**EXERCISE OBJECTIVE:**
Transcribe, exactly as they appear, the line that contains "The three.js and Blender code for this object continues.", the line that contains "crossbar_edge = 0.0008", and every line in between, and nothing else.
— Start DATA IN THIS EXERCISE —
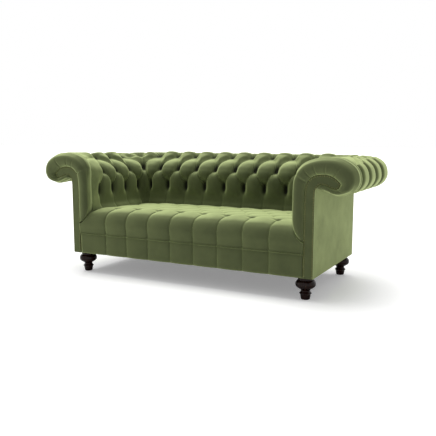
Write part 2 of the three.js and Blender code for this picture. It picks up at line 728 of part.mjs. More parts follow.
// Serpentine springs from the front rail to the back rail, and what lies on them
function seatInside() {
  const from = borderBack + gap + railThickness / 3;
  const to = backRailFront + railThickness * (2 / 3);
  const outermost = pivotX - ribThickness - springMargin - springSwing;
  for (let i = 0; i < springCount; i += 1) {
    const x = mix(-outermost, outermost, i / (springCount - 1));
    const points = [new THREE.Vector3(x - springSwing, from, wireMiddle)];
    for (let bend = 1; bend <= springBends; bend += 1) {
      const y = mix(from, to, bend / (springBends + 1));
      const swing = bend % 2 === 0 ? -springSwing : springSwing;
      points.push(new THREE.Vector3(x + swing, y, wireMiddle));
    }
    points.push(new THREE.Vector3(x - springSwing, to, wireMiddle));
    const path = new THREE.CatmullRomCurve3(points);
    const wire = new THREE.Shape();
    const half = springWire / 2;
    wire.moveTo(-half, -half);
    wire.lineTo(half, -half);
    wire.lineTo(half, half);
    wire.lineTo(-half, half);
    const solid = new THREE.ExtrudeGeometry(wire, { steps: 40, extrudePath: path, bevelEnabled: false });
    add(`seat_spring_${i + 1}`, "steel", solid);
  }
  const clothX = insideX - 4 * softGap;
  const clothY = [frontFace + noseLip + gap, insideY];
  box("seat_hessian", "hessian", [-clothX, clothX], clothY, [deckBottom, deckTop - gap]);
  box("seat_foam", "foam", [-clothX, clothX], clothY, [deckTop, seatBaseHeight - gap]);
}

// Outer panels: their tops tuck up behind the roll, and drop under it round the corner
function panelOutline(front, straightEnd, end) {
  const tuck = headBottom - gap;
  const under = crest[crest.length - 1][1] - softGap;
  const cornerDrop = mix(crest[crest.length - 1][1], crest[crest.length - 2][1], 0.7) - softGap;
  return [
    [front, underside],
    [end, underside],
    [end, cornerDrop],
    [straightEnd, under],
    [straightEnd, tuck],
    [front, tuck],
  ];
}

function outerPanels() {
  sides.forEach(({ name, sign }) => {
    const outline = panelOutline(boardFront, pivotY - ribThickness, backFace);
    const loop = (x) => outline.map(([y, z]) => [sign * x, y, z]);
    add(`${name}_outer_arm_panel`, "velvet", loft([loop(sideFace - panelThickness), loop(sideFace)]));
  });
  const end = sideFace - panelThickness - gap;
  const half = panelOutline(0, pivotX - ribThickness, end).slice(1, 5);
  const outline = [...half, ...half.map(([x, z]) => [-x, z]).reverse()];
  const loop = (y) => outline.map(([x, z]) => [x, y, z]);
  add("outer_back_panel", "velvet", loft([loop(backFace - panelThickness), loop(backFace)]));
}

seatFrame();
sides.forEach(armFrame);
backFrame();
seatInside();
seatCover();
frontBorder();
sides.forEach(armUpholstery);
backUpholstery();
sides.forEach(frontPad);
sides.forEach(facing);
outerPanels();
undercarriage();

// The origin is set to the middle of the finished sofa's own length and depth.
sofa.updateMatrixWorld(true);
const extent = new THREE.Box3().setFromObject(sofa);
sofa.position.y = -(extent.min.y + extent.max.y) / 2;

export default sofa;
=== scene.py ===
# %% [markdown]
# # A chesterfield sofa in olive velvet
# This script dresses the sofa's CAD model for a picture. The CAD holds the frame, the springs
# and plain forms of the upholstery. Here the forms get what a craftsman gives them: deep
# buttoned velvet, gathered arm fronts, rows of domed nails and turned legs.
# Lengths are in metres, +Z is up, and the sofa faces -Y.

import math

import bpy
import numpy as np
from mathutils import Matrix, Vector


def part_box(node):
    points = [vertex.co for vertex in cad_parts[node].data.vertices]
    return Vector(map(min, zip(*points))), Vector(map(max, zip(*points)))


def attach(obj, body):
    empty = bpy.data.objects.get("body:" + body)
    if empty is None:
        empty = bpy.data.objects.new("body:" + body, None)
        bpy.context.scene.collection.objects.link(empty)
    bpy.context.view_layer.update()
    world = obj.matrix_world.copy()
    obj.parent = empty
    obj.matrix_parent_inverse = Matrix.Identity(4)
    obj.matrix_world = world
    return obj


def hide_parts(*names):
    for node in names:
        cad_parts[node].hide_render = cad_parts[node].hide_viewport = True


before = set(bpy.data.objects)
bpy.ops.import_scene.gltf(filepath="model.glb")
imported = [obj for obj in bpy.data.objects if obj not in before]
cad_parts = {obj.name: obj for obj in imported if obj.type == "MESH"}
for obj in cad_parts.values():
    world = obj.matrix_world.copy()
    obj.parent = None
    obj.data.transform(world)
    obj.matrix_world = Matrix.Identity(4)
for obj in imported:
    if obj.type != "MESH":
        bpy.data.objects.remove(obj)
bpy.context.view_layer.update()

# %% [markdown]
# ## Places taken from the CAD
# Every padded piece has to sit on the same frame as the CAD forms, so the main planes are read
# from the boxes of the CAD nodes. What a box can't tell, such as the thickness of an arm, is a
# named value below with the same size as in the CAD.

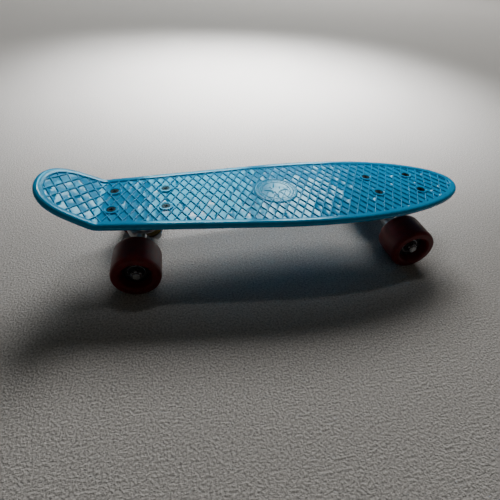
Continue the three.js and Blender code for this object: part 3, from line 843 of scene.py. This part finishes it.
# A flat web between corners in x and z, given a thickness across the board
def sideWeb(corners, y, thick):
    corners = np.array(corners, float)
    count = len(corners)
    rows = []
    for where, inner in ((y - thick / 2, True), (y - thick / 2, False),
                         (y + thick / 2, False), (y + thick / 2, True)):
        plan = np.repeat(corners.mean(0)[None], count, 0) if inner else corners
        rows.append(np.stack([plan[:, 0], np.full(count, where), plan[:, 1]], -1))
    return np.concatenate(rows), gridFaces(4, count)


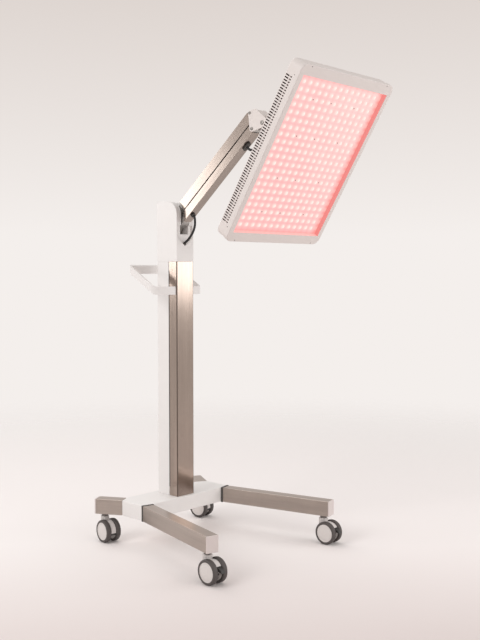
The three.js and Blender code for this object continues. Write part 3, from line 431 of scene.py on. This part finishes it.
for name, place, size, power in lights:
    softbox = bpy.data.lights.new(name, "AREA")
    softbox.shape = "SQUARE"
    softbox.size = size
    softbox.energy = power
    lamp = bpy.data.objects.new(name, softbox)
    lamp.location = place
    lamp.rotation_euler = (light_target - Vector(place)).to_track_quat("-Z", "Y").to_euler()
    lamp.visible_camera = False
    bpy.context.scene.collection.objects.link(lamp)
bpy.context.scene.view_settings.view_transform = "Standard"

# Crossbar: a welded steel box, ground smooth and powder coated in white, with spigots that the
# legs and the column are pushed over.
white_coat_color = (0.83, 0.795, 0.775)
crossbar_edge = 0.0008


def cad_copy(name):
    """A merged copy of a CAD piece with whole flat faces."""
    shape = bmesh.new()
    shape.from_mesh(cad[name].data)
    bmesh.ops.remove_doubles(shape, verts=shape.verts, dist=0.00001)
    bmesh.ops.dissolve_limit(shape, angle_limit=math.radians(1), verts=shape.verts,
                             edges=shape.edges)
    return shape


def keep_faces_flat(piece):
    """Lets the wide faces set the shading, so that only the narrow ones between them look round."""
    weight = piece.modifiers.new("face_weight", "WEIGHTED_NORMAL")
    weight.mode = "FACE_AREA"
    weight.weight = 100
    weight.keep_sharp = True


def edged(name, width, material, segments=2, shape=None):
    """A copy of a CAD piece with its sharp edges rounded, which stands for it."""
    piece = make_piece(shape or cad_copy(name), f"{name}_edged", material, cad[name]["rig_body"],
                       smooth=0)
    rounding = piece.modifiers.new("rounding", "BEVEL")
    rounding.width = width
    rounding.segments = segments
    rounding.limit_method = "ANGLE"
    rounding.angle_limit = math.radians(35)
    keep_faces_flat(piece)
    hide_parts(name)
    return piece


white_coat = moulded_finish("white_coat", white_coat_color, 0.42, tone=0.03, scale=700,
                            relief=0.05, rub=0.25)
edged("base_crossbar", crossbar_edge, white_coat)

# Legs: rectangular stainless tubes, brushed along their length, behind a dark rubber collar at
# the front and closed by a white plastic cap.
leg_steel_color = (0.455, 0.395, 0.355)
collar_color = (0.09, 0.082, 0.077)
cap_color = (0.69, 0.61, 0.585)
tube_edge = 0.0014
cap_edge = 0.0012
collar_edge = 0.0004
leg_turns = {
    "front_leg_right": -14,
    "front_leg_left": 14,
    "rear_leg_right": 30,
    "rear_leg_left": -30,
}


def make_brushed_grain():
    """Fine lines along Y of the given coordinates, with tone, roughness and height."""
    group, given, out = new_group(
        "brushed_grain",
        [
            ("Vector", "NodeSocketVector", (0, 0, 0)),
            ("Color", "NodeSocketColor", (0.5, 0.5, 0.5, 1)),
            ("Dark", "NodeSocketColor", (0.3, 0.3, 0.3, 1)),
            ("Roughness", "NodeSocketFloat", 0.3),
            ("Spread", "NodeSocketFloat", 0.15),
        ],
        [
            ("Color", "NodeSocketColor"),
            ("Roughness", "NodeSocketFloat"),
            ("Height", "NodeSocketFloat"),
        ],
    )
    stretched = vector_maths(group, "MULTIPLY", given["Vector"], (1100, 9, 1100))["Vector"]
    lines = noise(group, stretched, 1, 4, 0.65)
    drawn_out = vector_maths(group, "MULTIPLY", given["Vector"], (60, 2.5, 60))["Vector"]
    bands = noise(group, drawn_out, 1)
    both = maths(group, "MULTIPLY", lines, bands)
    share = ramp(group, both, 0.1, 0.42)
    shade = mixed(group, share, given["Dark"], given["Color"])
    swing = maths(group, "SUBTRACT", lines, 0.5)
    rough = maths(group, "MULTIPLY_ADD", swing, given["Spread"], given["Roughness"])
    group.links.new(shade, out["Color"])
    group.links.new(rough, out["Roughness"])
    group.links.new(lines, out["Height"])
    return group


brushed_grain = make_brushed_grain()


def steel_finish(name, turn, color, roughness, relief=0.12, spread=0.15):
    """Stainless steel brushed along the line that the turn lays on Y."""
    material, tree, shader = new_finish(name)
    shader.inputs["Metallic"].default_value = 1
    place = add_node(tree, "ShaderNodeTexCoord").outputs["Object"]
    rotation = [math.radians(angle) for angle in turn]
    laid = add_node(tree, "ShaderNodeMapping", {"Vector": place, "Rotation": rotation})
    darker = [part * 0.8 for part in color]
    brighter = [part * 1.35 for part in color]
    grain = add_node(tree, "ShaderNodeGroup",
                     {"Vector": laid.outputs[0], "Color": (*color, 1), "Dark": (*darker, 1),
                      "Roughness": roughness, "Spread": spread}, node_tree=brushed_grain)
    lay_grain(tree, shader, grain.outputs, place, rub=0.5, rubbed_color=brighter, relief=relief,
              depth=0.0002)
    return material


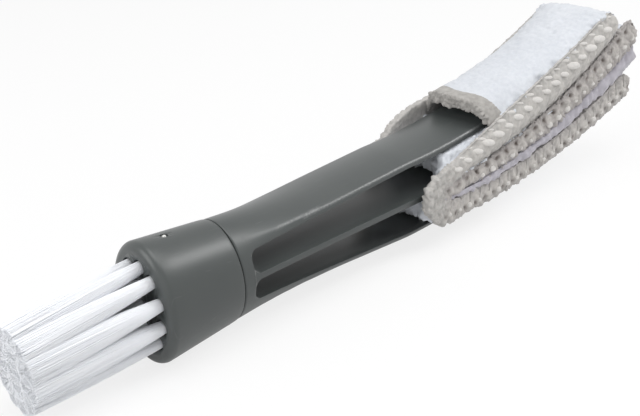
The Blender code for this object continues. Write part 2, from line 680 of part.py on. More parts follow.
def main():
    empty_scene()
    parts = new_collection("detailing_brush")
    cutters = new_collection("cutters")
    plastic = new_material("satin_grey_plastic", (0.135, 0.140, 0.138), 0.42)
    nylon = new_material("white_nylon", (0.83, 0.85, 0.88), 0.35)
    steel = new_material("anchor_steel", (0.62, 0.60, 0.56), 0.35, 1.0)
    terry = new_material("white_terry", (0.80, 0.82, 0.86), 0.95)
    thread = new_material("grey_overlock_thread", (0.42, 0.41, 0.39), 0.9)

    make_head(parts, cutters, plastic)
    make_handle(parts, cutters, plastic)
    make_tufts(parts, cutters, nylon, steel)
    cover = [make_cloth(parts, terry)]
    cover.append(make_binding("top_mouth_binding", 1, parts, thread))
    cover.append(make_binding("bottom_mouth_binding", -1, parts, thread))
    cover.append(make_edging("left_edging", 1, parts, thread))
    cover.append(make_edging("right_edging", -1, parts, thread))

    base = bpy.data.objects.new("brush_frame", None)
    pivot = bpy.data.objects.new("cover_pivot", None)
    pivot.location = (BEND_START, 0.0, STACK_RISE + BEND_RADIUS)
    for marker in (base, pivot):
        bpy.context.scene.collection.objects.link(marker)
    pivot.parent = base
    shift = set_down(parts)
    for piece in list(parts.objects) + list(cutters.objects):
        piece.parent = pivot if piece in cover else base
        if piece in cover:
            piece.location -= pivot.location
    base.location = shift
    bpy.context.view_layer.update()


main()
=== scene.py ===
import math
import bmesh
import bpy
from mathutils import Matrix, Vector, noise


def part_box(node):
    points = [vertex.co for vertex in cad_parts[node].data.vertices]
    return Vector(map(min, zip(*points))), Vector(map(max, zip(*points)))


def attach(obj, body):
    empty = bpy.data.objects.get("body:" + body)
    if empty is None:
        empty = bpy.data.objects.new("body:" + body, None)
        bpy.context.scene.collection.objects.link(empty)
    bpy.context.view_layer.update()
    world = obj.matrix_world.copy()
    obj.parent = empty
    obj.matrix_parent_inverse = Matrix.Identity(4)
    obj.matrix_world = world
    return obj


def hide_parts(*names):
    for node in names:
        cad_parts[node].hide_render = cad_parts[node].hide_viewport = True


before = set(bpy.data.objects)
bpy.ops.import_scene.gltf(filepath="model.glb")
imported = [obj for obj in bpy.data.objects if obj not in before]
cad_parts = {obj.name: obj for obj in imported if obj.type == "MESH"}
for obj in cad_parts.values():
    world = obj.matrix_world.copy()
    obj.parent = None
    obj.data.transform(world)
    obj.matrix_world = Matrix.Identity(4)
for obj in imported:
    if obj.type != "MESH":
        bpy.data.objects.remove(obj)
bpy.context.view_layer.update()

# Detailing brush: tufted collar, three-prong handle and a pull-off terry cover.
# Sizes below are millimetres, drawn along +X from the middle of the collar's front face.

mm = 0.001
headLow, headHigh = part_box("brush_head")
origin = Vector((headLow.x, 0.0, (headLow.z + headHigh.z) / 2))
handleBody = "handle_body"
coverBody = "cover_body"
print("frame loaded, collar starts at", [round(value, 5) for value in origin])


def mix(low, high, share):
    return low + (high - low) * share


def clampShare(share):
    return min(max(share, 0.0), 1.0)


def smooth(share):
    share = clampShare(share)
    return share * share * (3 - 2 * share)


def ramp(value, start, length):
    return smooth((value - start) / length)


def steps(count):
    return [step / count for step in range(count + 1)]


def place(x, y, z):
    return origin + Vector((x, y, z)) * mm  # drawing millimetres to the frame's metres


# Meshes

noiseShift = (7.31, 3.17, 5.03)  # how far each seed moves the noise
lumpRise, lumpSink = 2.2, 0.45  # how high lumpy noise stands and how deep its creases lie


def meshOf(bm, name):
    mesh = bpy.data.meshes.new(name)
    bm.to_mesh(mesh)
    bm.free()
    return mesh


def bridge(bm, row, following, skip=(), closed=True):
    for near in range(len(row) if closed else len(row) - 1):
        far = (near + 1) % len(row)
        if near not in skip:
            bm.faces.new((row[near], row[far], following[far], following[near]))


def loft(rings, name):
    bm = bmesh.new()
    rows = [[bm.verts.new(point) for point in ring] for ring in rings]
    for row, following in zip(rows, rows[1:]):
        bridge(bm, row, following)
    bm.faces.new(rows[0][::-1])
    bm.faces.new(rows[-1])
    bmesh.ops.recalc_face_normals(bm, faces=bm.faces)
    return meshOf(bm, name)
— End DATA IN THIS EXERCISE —
**ANSWER IN FULL:**
The three.js and Blender code for this object continues. Write part 3, from line 431 of scene.py on. This part finishes it.
for name, place, size, power in lights:
    softbox = bpy.data.lights.new(name, "AREA")
    softbox.shape = "SQUARE"
    softbox.size = size
    softbox.energy = power
    lamp = bpy.data.objects.new(name, softbox)
    lamp.location = place
    lamp.rotation_euler = (light_target - Vector(place)).to_track_quat("-Z", "Y").to_euler()
    lamp.visible_camera = False
    bpy.context.scene.collection.objects.link(lamp)
bpy.context.scene.view_settings.view_transform = "Standard"

# Crossbar: a welded steel box, ground smooth and powder coated in white, with spigots that the
# legs and the column are pushed over.
white_coat_color = (0.83, 0.795, 0.775)
crossbar_edge = 0.0008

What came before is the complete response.